“Nice and Easy Does It”?

“My situation is very simple,” estate planning attorneys often hear, “I don’t need a complicated plan.” Although most people realize that they need an estate plan to make sure that their finances are handled during periods of disability and that their wishes are carried out after death, there is a common propensity to want to oversimplify the process. This is especially true if there are not obvious complicating factors such as multiple marriages, blended families, creditor problems, irresponsible beneficiaries, or special needs children. If one’s situation is so simple, what is wrong with a “nice-and-easy-does-it” plan?

I often counsel clients that their situation might be “simple,” but the law is complex.
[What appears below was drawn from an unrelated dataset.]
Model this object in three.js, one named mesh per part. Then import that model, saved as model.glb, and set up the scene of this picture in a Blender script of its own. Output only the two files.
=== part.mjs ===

Even the “easiest” circumstances can spiral out of control without proper and comprehensive planning. Every estate – whether it’s modest, grand, or something in between – involves an array of potential intricate issues that must be addressed.

During periods of disability, making sure the person of your choice has the legal authority to manage your finances is an obvious concern. You can accomplish this by signing both a revocable living trust and a general durable power of attorney. However, a common problem is that the powers enumerated in such documents are often too vague. Issues such as the need to make gifts or initiate a spend-down plan in order to efficiently plan for long term care, to obtain insurance and name beneficiaries of such policies, and to deal with mortgages might arise after you have become disabled. If the trust and power of attorney do not have robust and detailed powers, the documents might be worthless. At the time of signing, the “simplicity” of a twelve-page trust and a two-page power of attorney might seem appealing, but when the documents need to be put into action, the value of a more detailed plan becomes clear.

Also during periods of disability, you want to make sure that a person of your choice has the power to make medical decisions on your behalf in accordance with your wishes. Some “standard” Advance Health Care Directives actually have clauses that state the authority granted to the agent will expire after a period of years, meaning that by the time you need to put your Advance Health Care Directive in action, it might be unnecessarily invalid. Older health care documents that predate the passage of medical privacy laws do not address your agent’s ability to access your medical information. Making sure your health care documents are detailed, comprehensive, and up-to-date is important.

With regard to transferring assets at death, regardless of their value, there are traps for the unwary. An estate plan must effectively navigate taxation (including income tax, capital gains tax, estate tax, and property tax), avoid probate, permit the trustee to hire experts such as attorneys, financial advisors, and tax preparers, deal with creditors, give the trustee flexibility in dividing the estate, allow the trustee to efficiently pay bills, and address unexpected issues such as pre-deceased or recently disabled beneficiaries. Other unexpected issues can arise such as disagreements among the beneficiaries over whether or not to liquidate an asset and how to direct investments. Furthermore, due to the nature of different assets, these issues often cannot be addressed just by one document by might need to include an estate plan that encompasses many components.

While your situation might be “simple,” do not underestimate the need to have a robust, comprehensive, and detailed estate plan. After all, estate planning involves all the assets that you worked so hard during your lifetime to obtain and everyone whom you love: everything that is important to you. Cutting corners in this arena is a perilous proposition.